This dissertation presents a suite of computational methods and theoretical frameworks that advance our understanding of functional genomics, particularly in the context of single-cell analysis and CRISPR screening. Through the development of novel algorithms and analytical approaches, this work addresses critical challenges in processing, analyzing, and interpreting complex genomic data.
The research encompasses several interconnected areas. First, it introduces innovative approaches for studying cis-regulatory elements through massively parallel reporter assays and CRISPR interference screens, revealing distinct transcriptional networks in dementia and identifying hundreds of functional regulatory variants. Second, it presents a systematic analysis of autism spectrum disorder (ASD) risk genes during cortical neurogenesis, uncovering convergent cellular phenotypes and implicating specific molecular pathways in neurodevelopment.

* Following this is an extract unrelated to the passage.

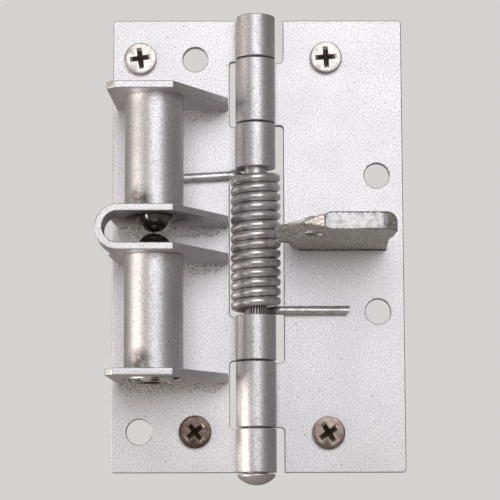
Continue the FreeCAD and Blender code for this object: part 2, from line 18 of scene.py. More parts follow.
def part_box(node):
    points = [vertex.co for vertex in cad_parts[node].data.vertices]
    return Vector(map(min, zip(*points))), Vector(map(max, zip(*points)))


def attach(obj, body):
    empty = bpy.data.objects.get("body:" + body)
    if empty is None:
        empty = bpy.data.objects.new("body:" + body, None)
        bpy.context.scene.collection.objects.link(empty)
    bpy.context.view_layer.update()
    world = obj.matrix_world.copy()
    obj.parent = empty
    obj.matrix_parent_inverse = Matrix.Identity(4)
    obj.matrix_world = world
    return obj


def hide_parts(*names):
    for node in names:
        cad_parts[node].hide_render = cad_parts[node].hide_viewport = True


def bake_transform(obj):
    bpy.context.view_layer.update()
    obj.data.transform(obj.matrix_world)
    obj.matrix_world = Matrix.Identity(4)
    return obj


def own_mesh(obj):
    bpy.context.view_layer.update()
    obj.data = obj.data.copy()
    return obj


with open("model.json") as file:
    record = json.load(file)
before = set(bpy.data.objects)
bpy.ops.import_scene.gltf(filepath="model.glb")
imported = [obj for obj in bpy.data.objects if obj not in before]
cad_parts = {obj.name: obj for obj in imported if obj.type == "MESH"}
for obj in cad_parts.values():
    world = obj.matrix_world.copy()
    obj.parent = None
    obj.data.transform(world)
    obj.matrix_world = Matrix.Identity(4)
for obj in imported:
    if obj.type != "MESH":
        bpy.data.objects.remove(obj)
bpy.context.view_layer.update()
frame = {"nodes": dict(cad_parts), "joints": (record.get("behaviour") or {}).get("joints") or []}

The dissertation also introduces several computational tools that significantly improve existing methods in genomic analysis. These include GIA (Genomic Interval Arithmetic), a high-performance toolkit for genomic interval analysis that achieves 2-20x speed improvements over existing tools; geomux, a novel algorithm for cell identity demultiplexing in single-cell experiments that demonstrates superior accuracy in low multiplicity of infection settings; and a comprehensive CRISPR screening analysis toolkit comprising sgcount, crispr-screen, and screenviz, which streamlines the analysis of CRISPR screen data through efficient processing, statistical analysis, and visualization.
Finally, the work develops a theoretical framework for modeling gene regulatory networks, progressing from linear to increasingly sophisticated non-linear models. This culminates in a Hill-function product model capable of capturing complex biological phenomena such as multiple stable states and oscillatory behavior, while maintaining mathematical rigor and biological plausibility.
Throughout this body of work, there is a consistent emphasis on developing methods that are not only powerful and flexible but also accessible to the broader scientific community. By prioritizing computational efficiency, mathematical rigor, and user-friendliness, this research aims to democratize advanced genomic analyses and accelerate discovery across the life sciences.